What visa do the spouse and children of a L-1 visa holder have?
The spouse and unmarried children under 21 of the L-1 visa-holder are admitted as L-2s and are able to study full-time in the U.S., but only the spouse of the L-1 visa-holder is permitted to obtain work authorization.
Can my family join me if I obtain L-1 visa?
Spouses and unmarried children under 21 of L-1 workers may receive L-2 status. A recent change in the immigration law allows spouses to obtain work authorization in the United States, and dependents may study at U.S. schools and universities.
What are the primary advantages of obtaining an L-1 visa?
The L-1 category offers several advantages over other types of work visas. No annual limit exists on the number of visas issued, and L-1 visa holders may pursue permanent residency. Some L-1 managers and executives may petition for a green card without the need for labor certification. In addition, dependents of L-1 visa may obtain work authorization.
Does the U.S. employer need to provide prevailing wage,like H-1B visas?
No. U.S. employers are not required to show that the employee meets the prevailing wage of similarly employed U.S. workers. Income in the United States must only be sufficient to prevent the employee from requiring public assistance.
What does the legal fee cover?
We will provide everything necessary to file your L-1 petition, including:
- Contacting and discussing with your employer to facilitate their sponsorship for your petition.

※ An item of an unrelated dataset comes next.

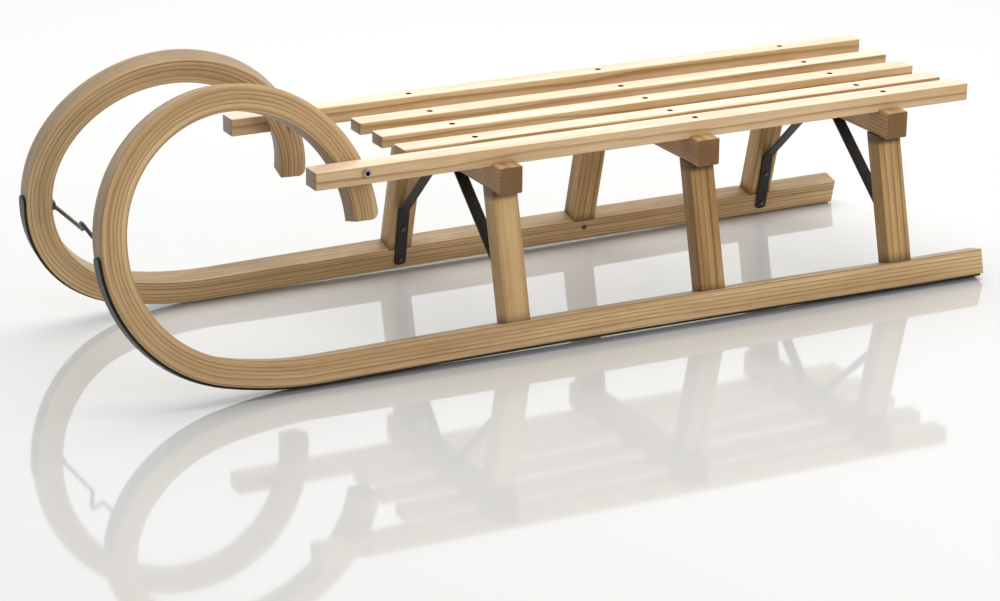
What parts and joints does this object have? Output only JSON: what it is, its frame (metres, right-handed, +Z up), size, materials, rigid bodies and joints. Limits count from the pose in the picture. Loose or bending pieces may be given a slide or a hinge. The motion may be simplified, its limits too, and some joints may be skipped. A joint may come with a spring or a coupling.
{
  "type": "wooden toboggan",
  "caption": "Slatted wooden sledge on bent runners whose curled horns come back to the seat, with steel rails, braces and a pull bar.",
  "frame": {"origin": "on the floor, at the middle of the sledge's bounding box", "axes": "+X forward, towards the curled horns; +Y to the rider's left; +Z up"},
  "size_m": [1.1888, 0.3902, 0.3536],
  "materials": {
    "runner_wood": "clear varnish, satin",
    "leg_wood": "clear varnish, satin",
    "beam_wood": "clear varnish, satin",
    "slat_wood": "clear varnish, satin",
    "rail_steel": "black, satin",
    "brace_steel": "black, satin",
    "bar_steel": "plain",
    "zinc_steel": "zinc plated",
    "screw_steel": "dull"
  },
  "bodies": {
    "root": {"brace_front": "brace_steel", "brace_rear": "brace_steel", "brace_screws_front": "zinc_steel", "brace_screws_rear": "zinc_steel", "crossbeam_front": "beam_wood", "crossbeam_middle": "beam_wood", "crossbeam_rear": "beam_wood", "horn_bolts": "zinc_steel", "horn_nuts": "zinc_steel", "horn_washers": "zinc_steel", "leg_front_left": "leg_wood", "leg_front_right": "leg_wood", "leg_middle_left": "leg_wood", "leg_middle_right": "leg_wood", "leg_rear_left": "leg_wood", "leg_rear_right": "leg_wood", "pull_bar": "bar_steel", "pull_bar_screws": "zinc_steel", "rail_left": "rail_steel", "rail_right": "rail_steel", "rail_screws_left": "zinc_steel", "rail_screws_right": "zinc_steel", "runner_left": "runner_wood", "runner_right": "runner_wood", "runner_screws_middle": "screw_steel", "slat_centre": "slat_wood", "slat_inner_left": "slat_wood", "slat_inner_right": "slat_wood", "slat_outer_left": "slat_wood", "slat_outer_right": "slat_wood", "slat_screws_front": "screw_steel", "slat_screws_middle": "screw_steel", "slat_screws_rear": "screw_steel"}
  },
  "joints": []
}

- Drafting employment verification letter detailing the description of your company, your position, and your qualifications etc. for your employer to review and sign.
- Providing a list of supporting documentation you should prepare with the petition;
- Organizing all the required documentation for your L-1 petition according to the USCIS regulations.
- Drafting the petition letter and revising it to your satisfaction.
- Submitting the completed petition materials to the proper USCIS Center, and
- Contacting the USCIS for the status inquiry of your pending case.
What is the filing fee of L-1 visa?
The filing fee for all petition-based visas (L, O, H, P, Q, R) is $325. Additional fees apply for certain employers.